(begin)

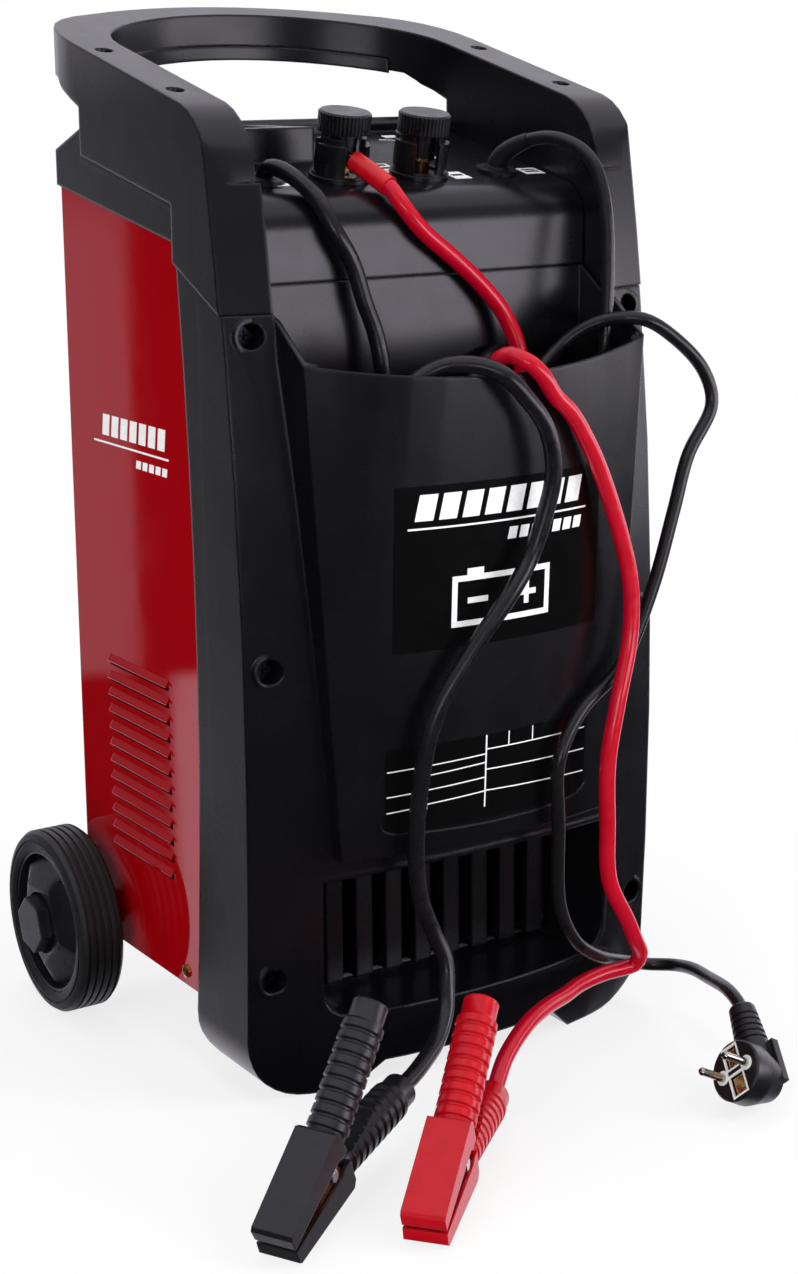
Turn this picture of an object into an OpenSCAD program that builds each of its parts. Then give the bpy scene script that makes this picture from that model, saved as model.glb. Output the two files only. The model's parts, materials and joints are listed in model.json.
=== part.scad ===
// Wheeled battery charger and engine starter.
// Millimetres, +Z up, +X to the right of someone facing the front, +Y to the back.
// The origin is on the floor, in the middle of the body's footprint without its leads.
// A "depth" below is a distance behind the line of the front screws.

/* [Front moulding] */
// Width of the front moulding
shell_w = 291; // [285:1:300]
// Wall of the front moulding
shell_wall = 3; // [2.4:0.2:3.6]
// Radius of its lower corners, seen from the front
shell_corner = 40; // [30:1:50]
// Radius of its lower rear edge, seen from the side
shell_heel = 28; // [20:1:34]
// Plan radius of the bowed front
bow_r = 408; // [360:4:600]
// Side radius of the front above its foremost height
lean_r = 1850; // [1600:10:2600]
// Side radius of the front below its foremost height
lean_low_r = 3000; // [2400:10:4000]
// Foremost height of the front
lean_z = 225; // [180:5:260]
// Depth of the side band at its waist
band_waist = 61; // [58:1:66]
// Height of the notch between the front feet
foot_notch = 16; // [12:1:24]
// Half width of the notch between the front feet
foot_in = 62; // [50:1:75]
// Height of the crease where the front turns under
crease_z = 26; // [22:1:34]
// Height of the seam between the front moulding and the handle
seam_z = 462; // [456:1:466]

/* [Cable pocket] */
// Half width of the pocket at its rim
pocket_top_half = 117.6; // [112:0.2:119]
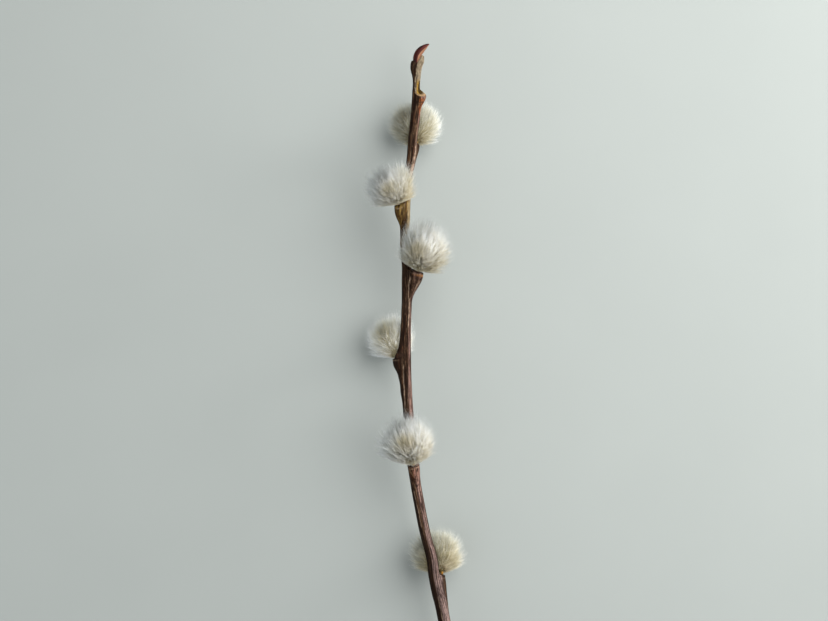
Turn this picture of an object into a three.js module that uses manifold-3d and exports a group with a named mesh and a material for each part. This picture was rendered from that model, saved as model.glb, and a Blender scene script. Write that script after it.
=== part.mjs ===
// Pussy willow branch with six silky catkins, lying down with its photographed side up.
// Millimetres. +Y runs along the branch to its tip, +X is to the right, +Z is up.
import * as THREE from 'three';
import { ConvexHull } from 'three/addons/math/ConvexHull.js';
import { mergeVertices } from 'three/addons/utils/BufferGeometryUtils.js';
import Module from 'manifold-3d';

// Stem: centre line from the cut end to the dead tip, as x, y, z and bark radius.
const stemLine = [
  [16.05, -112.65, 1.84, 1.86],
  [14.62, -104.50, 3.66, 1.85],
  [12.62, -94.60, 5.72, 1.83],
  [10.48, -84.10, 7.72, 1.81],
  [8.08, -72.00, 9.66, 1.80],
  [5.70, -60.00, 11.10, 1.78],
  [4.79, -55.46, 11.50, 1.77],
  [3.52, -50.59, 11.88, 1.71],
  [2.66, -46.04, 12.16, 1.66],
  [2.06, -40.90, 12.40, 1.62],
  [-0.03, -33.37, 12.66, 1.59],
  [-2.13, -23.44, 12.88, 1.59],
  [-3.06, -18.03, 12.98, 1.59],
  [-3.87, -12.61, 13.08, 1.62],
  [-4.59, -5.40, 13.20, 1.56],
  [-5.19, 2.11, 13.30, 1.56],
  [-5.55, 6.61, 13.35, 1.57],
  [-5.76, 11.11, 13.38, 1.56],
  [-5.88, 14.41, 13.40, 1.55],
  [-5.94, 19.20, 13.40, 1.53],
  [-5.94, 25.50, 13.40, 1.50],
  [-5.85, 31.20, 13.40, 1.50],
  [-5.64, 36.60, 13.40, 1.53],
  [-5.67, 42.60, 13.40, 1.50],
  [-5.73, 46.80, 13.40, 1.44],
  [-6.15, 50.99, 13.40, 1.38],
  [-6.30, 56.39, 13.40, 1.35],
  [-6.18, 59.69, 13.46, 1.41],
  [-6.09, 62.98, 13.52, 1.41],
  [-5.97, 66.58, 13.58, 1.41],
  [-5.82, 71.37, 13.58, 1.35],
  [-5.16, 74.98, 13.52, 1.35],
  [-4.59, 77.38, 13.46, 1.38],
  [-4.20, 80.38, 13.42, 1.44],
  [-3.96, 83.68, 13.40, 1.44],
  [-3.63, 86.98, 13.42, 1.38],
  [-3.27, 89.67, 13.46, 1.41],
  [-2.97, 92.67, 13.50, 1.41],
  [-2.85, 94.77, 13.52, 1.41],
  [-2.73, 96.87, 13.54, 1.38],
  [-2.70, 98.97, 13.56, 1.23],
  [-2.70, 101.07, 13.58, 1.14],
  [-2.61, 103.45, 13.60, 1.26],
  [-2.38, 105.55, 13.60, 1.30],
  [-1.98, 107.05, 13.60, 1.26],
  [-1.50, 108.25, 13.60, 1.24],
  [-1.14, 109.15, 13.60, 0.92],
  [-0.98, 109.80, 13.60, 0.62],
];
const stemSides = 16;
const ringStep = 2.9;
const cutSlant = 0.62;
const barkRidges = [
  { count: 5, depth: 0.030, twist: 0.020, start: 0.4 },
  { count: 3, depth: 0.022, twist: -0.013, start: 2.1 },
];

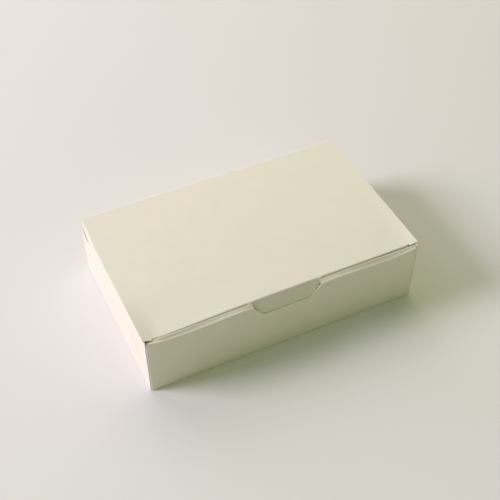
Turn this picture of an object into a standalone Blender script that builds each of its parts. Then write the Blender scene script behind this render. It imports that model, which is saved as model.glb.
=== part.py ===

(end)

* WORK TO COMPLETE:
Working from the data above, extract solely the lines from the one containing "Turn this picture of an object into a three.js" through the one containing "import Module from 'manifold-3d';", exactly as they appear, both included.

* OUTPUT FOR THIS EXERCISE:
Turn this picture of an object into a three.js module that uses manifold-3d and exports a group with a named mesh and a material for each part. This picture was rendered from that model, saved as model.glb, and a Blender scene script. Write that script after it.
=== part.mjs ===
// Pussy willow branch with six silky catkins, lying down with its photographed side up.
// Millimetres. +Y runs along the branch to its tip, +X is to the right, +Z is up.
import * as THREE from 'three';
import { ConvexHull } from 'three/addons/math/ConvexHull.js';
import { mergeVertices } from 'three/addons/utils/BufferGeometryUtils.js';
import Module from 'manifold-3d';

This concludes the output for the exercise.